Comparison of US and UK tax treatment of 401(k) and IRA withdrawals before and after HMRC’s March 2025 rule update.

Frequently Asked Questions

Does lump sum UK tax change affect periodic US pension income (not lump sums)?

Periodic pension income has long been taxable in the country of residence (the UK, if you’re UK-resident), with credit relief as appropriate. The 2025 shift is significant, specifically because it undermines the previous UK non-taxation expectation for US-source lump sums.

What if I already planned a 100% cash-out this year?

Run a revised projection: estimate US withholding and your UK marginal rate, then compute the UK top-up after credit. Staging withdrawals, altering timing (e.g. across tax years), or coordinating with other income may reduce the blended effective rate.

Does this change Roth IRA rules?

The HMRC update addresses taxable US plans and the treaty reading for lump sums. Roth issues (qualified vs non-qualified distributions, treatment under Article 17 and domestic law) require separate analysis and remain complex. The key takeaway: don’t assume past rules still hold without a fresh treaty/domestic-law review.
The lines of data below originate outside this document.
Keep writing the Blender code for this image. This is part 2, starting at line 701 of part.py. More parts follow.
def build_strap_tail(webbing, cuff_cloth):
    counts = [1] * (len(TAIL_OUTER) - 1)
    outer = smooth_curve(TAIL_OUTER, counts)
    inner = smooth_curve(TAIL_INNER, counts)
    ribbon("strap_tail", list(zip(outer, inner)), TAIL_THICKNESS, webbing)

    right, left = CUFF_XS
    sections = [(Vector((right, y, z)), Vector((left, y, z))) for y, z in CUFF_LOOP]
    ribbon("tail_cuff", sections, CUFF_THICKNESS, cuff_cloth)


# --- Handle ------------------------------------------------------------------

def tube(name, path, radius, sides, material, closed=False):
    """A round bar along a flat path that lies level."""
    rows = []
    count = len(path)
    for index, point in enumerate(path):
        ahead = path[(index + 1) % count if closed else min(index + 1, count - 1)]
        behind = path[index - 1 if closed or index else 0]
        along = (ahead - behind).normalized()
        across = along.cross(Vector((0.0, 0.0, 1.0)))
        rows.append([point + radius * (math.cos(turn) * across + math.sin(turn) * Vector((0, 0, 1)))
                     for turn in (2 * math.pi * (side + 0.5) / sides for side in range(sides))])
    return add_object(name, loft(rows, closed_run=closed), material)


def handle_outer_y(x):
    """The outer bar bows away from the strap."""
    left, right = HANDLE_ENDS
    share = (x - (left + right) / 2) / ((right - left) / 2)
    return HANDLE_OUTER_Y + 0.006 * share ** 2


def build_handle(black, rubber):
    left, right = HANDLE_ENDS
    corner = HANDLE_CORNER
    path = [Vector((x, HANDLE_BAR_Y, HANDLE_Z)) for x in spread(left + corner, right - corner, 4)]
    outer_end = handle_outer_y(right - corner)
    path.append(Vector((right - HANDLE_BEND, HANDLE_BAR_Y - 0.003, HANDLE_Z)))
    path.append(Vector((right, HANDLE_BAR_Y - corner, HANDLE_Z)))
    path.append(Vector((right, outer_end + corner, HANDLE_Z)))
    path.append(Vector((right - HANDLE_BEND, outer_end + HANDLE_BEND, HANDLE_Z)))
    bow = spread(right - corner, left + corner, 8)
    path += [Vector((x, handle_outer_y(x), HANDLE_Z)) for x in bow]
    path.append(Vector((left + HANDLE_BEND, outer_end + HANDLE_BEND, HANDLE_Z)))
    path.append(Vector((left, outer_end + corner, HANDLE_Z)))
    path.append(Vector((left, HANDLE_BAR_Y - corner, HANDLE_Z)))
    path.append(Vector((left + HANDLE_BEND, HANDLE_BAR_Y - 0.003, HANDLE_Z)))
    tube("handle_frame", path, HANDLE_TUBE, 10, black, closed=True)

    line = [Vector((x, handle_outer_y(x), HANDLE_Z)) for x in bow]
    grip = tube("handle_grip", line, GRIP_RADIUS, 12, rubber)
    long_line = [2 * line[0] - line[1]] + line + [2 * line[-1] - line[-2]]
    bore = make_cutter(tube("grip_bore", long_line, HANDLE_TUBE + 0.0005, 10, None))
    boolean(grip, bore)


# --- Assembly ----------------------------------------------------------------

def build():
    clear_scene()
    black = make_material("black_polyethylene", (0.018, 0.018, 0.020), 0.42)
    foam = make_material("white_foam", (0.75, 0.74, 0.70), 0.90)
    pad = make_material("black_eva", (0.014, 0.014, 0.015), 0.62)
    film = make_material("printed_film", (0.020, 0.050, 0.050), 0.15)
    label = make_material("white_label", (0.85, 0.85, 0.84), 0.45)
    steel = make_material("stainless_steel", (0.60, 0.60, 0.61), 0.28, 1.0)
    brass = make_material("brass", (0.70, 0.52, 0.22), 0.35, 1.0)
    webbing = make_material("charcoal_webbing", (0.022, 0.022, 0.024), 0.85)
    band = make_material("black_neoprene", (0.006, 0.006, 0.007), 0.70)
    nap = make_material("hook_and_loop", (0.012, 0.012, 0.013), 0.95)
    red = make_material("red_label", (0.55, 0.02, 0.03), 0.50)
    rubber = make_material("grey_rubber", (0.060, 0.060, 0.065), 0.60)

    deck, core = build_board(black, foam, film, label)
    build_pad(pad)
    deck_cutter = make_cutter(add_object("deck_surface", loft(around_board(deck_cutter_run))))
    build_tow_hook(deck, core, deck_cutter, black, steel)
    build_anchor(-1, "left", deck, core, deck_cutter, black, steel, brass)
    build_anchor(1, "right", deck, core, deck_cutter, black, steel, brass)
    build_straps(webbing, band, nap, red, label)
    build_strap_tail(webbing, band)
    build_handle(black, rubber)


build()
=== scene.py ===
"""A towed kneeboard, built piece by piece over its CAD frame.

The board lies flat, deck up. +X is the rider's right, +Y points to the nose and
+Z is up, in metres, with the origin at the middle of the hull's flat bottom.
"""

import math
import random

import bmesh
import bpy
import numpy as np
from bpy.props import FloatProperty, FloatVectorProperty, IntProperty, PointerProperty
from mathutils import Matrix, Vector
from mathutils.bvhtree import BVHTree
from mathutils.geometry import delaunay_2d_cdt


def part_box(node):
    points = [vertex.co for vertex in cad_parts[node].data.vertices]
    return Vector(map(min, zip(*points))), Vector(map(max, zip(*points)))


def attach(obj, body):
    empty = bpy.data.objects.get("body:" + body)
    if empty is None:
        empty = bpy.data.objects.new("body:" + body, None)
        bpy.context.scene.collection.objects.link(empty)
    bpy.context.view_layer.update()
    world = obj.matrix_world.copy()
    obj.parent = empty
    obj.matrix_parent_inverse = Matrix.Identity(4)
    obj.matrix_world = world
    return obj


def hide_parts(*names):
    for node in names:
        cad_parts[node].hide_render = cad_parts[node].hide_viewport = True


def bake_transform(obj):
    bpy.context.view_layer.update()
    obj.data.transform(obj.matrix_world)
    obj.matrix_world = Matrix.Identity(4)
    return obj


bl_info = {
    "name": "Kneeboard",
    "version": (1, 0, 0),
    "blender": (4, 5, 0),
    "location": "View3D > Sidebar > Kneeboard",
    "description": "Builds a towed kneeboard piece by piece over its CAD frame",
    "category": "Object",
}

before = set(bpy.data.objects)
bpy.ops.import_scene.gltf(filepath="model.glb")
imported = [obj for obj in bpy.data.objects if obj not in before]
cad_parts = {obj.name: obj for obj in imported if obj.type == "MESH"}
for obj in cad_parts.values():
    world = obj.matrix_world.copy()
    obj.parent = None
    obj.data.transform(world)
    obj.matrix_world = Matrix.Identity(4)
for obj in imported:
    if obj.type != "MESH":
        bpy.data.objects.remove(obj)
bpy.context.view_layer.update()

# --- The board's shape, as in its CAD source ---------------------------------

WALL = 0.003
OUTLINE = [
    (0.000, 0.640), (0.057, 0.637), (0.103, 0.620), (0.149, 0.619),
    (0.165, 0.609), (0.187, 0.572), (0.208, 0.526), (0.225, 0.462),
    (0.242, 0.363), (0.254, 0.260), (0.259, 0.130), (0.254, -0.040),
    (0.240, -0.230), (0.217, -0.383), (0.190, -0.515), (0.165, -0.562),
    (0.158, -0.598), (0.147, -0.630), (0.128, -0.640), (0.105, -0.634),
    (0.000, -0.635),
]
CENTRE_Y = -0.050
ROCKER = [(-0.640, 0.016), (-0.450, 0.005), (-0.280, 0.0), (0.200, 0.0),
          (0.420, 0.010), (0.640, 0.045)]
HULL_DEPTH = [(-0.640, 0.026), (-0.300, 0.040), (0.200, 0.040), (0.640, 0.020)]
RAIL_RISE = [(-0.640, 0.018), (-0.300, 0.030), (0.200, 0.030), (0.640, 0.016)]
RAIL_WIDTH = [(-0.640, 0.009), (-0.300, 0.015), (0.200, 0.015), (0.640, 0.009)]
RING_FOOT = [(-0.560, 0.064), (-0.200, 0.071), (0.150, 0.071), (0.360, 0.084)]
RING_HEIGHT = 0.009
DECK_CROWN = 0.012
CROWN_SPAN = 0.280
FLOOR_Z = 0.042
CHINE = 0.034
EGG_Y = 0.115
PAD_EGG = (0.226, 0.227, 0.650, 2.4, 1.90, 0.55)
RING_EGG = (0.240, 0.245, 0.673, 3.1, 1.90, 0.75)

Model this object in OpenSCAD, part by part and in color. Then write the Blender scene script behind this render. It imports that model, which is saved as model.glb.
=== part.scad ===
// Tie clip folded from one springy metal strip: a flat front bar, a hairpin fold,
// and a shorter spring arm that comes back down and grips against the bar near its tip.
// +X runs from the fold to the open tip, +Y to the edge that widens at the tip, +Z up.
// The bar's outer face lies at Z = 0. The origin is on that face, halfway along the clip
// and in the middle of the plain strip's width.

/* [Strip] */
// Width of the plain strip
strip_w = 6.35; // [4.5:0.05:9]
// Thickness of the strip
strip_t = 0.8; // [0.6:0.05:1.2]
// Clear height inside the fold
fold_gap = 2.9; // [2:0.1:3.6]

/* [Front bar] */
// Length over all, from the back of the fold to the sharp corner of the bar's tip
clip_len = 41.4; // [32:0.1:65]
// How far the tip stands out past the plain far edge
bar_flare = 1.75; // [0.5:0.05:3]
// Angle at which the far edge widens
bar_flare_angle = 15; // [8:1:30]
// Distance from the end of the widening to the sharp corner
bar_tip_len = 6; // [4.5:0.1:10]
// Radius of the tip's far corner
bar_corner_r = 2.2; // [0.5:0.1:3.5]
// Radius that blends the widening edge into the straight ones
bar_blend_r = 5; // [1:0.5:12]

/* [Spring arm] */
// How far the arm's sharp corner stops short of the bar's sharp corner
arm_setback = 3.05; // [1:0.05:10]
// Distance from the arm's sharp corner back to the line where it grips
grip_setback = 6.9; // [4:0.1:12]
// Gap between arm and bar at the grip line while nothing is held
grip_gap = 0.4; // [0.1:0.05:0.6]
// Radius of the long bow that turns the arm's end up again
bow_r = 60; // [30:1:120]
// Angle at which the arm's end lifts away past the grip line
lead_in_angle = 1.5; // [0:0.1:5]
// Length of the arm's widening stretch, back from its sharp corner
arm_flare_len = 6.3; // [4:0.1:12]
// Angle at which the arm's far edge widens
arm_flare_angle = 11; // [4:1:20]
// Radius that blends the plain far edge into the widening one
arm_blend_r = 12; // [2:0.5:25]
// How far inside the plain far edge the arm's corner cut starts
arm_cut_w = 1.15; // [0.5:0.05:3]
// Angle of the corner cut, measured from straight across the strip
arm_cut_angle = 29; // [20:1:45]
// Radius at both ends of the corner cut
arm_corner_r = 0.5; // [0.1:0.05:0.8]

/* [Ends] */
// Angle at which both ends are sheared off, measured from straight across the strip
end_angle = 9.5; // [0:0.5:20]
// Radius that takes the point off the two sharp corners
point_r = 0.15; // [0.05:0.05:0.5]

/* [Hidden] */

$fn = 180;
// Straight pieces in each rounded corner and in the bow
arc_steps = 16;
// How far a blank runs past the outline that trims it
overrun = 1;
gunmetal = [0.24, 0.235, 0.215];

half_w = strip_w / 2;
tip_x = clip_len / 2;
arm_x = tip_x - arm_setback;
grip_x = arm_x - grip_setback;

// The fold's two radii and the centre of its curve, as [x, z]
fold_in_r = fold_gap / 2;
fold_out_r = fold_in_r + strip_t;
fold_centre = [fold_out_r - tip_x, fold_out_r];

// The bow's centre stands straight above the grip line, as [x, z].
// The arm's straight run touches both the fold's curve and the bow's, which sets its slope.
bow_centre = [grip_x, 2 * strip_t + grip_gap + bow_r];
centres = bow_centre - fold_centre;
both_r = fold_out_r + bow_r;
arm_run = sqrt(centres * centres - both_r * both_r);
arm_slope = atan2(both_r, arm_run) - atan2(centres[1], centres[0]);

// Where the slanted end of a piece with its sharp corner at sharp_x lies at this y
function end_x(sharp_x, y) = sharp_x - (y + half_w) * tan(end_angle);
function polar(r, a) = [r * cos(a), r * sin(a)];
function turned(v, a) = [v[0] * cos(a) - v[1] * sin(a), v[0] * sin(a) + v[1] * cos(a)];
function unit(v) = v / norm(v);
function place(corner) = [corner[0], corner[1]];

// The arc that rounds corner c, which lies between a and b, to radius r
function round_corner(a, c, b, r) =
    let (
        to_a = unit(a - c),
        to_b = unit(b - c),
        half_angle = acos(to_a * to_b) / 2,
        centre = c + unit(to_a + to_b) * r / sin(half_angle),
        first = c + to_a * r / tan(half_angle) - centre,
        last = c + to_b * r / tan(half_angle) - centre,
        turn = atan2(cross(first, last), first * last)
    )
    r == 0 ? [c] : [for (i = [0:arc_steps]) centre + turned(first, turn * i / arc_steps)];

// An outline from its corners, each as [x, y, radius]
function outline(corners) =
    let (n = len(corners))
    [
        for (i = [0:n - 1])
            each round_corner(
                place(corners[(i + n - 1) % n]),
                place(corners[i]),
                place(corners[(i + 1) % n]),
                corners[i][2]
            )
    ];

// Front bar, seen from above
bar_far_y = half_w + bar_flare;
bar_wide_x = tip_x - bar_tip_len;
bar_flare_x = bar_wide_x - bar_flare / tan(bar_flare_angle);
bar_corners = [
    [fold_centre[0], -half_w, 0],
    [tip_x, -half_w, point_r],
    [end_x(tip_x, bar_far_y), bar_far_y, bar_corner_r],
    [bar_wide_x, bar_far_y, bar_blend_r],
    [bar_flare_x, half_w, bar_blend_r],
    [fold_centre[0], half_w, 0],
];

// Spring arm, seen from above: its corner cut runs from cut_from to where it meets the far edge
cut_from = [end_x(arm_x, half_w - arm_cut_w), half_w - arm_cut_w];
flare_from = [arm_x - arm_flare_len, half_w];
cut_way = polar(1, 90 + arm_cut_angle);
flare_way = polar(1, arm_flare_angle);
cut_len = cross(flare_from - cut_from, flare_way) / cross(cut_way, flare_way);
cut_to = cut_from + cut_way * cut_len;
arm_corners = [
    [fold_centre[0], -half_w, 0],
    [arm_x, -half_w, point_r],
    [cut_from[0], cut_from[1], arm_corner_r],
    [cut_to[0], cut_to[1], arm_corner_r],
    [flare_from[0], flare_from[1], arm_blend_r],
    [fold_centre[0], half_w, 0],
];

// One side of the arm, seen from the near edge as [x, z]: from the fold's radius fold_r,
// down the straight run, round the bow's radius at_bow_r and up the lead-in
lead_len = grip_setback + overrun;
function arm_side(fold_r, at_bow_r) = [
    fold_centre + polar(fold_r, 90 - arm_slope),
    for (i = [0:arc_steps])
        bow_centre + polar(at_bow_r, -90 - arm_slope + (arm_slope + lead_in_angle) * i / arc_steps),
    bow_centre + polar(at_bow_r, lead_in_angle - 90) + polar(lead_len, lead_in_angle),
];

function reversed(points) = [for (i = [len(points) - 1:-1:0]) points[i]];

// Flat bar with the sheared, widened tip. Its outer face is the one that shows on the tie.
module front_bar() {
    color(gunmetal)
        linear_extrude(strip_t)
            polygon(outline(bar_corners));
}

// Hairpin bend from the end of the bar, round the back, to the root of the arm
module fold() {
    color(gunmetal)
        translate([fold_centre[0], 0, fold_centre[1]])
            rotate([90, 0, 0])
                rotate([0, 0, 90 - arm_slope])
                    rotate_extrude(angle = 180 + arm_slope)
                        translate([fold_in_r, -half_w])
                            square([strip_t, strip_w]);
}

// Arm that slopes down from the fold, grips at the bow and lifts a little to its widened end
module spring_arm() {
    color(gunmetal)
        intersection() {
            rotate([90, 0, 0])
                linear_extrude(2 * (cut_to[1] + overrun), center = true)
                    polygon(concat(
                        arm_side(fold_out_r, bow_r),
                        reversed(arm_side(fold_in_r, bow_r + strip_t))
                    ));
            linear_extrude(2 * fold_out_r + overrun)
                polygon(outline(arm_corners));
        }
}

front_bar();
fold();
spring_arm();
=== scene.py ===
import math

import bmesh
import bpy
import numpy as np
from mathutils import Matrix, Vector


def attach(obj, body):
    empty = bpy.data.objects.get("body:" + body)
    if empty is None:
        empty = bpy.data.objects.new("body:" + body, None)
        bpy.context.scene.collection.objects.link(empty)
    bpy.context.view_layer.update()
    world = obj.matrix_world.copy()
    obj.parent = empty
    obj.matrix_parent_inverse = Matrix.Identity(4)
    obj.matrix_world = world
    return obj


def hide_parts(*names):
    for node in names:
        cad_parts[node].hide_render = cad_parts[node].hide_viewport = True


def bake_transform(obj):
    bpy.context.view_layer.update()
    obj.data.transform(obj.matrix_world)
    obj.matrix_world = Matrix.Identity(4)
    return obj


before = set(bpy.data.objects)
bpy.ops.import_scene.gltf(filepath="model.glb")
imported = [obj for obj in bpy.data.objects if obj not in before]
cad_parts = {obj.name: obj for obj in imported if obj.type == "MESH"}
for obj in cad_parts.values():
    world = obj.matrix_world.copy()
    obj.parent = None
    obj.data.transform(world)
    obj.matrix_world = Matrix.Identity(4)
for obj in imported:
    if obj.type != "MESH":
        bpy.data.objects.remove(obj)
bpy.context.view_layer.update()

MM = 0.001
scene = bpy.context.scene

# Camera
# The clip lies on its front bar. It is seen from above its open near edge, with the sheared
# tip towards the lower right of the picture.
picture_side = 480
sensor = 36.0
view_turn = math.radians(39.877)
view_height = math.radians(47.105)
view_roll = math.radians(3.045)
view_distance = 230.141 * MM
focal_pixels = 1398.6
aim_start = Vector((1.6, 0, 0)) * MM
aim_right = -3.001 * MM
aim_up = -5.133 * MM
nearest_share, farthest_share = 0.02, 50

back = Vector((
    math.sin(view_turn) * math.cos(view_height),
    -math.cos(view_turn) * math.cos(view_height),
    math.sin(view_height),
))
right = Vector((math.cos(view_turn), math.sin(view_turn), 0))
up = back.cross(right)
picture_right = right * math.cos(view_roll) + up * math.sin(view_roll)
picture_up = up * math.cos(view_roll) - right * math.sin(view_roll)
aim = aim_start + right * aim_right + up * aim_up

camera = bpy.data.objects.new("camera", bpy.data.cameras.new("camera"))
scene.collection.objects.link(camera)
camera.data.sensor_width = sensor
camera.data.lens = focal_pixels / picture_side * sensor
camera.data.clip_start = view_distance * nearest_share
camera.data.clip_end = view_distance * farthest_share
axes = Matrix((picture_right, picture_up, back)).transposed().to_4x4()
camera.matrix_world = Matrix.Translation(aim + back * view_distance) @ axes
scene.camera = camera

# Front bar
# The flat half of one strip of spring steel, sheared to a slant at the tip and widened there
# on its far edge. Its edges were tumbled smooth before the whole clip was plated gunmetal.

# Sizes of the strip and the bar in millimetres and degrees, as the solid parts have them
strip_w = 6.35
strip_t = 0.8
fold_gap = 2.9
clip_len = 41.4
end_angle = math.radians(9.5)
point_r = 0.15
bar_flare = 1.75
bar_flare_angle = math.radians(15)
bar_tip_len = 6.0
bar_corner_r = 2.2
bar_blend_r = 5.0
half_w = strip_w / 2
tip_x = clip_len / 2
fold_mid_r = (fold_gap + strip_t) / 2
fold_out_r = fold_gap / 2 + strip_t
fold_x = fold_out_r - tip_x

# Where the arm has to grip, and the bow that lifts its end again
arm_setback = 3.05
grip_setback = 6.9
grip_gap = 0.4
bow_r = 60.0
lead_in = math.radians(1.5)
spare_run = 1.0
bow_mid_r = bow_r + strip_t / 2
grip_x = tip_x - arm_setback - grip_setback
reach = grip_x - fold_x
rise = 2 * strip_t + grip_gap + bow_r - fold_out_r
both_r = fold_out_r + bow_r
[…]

The general consensus among professionals is to confirm your individual specialist advice.

Action Checklist (What to Do Now)

  • Record your US pension types (401(k), traditional IRA, Roth IRA, previous employer plans) and planned withdrawal style (single lump vs phased).
  • Re-run tax projections using the new HMRC stance—build in UK top-up cases with foreign tax credit limits.
  • Sequence drawings with other income (salary, dividends, UK pension crystallisations) to manage UK marginal rates.
  • Document treaty positions in your UK return and keep proof of US tax paid to support the foreign tax credit.
  • Monitor HMRC’s International Manual for further clarifications and any examples they add.

For UK-resident holders of US pensions, lump sums are no longer comfortably outside UK tax. The saving clause interpretation means both the US and the UK can now tax the payment—with credit relief to mitigate double tax—often leaving a UK top-up for higher-rate taxpayers.

If you are planning a distribution, recalibrate now, before you pull the trigger.